Space-BACN took a step forward this week with the agency announcing it had selected 11 teams for phase 1 of its program. Those experts, pulled from academia and commercial companies, are specifically tasked with creating a “low-cost, reconfigurable optical communications terminal that adapts to most optical intersatellite link standards,” according to the DARPA statement.


The groups are divided across several technical areas. Groups in the first technical area are attempting to build a low-cost optical aperture capable of coupling into a single-mode fiber that’s both powerful, flexible, and small. The second cohort of teams will attempt to create a reconfigurable optical mode capable of supporting 100 Gbps via a single wavelength. Five other teams are tasked with identifying critical command and control elements, key to supporting cross-satellite communication and “develop the schema necessary to interface between Space-BACN and commercial partner constellation.” This first phase of the program will last 14 months.

“The primary drivers for Space-BACN are low cost and ease of use,” Space-BACN Program Manager Greg Kuperman said in a video. “We want this to be an easy decision for someone to put on their system.”

DARPA believes streamlined communication between satellites can maximize the potential of satellite-enabled internet.
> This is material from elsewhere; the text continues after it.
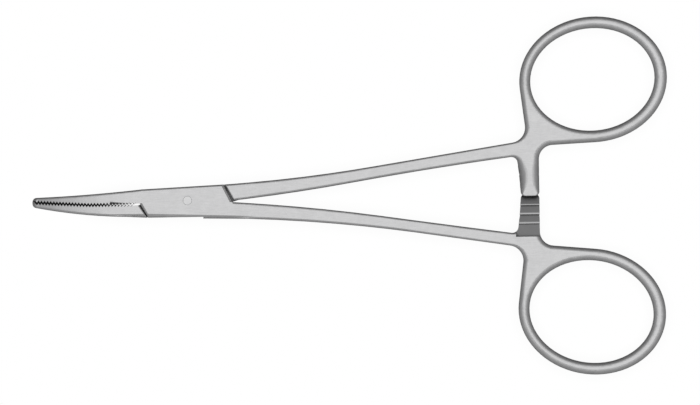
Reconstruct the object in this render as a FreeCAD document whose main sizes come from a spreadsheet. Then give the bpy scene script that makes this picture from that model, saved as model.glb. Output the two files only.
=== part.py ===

Kuperman said it could be huge win for search and rescue operations across the globe.

“Today we’re witnessing the birth of a new domain called proliferated space,” Kuperman said. “This new space domain will usher in a new era of low-cost communications, sensing, and space exploration.”


This isn’t DARPA’s first attempt to have satellites communicate with one another. Earlier this year, two DARPA-launched satellites were able to successfully exchange more than 200 gigabits of data over a distance of around 60 miles (100 kilometers) via laser communication. In that case, the laser transmitted the data by encoding messages into an optical signal which were then carried to a receiver.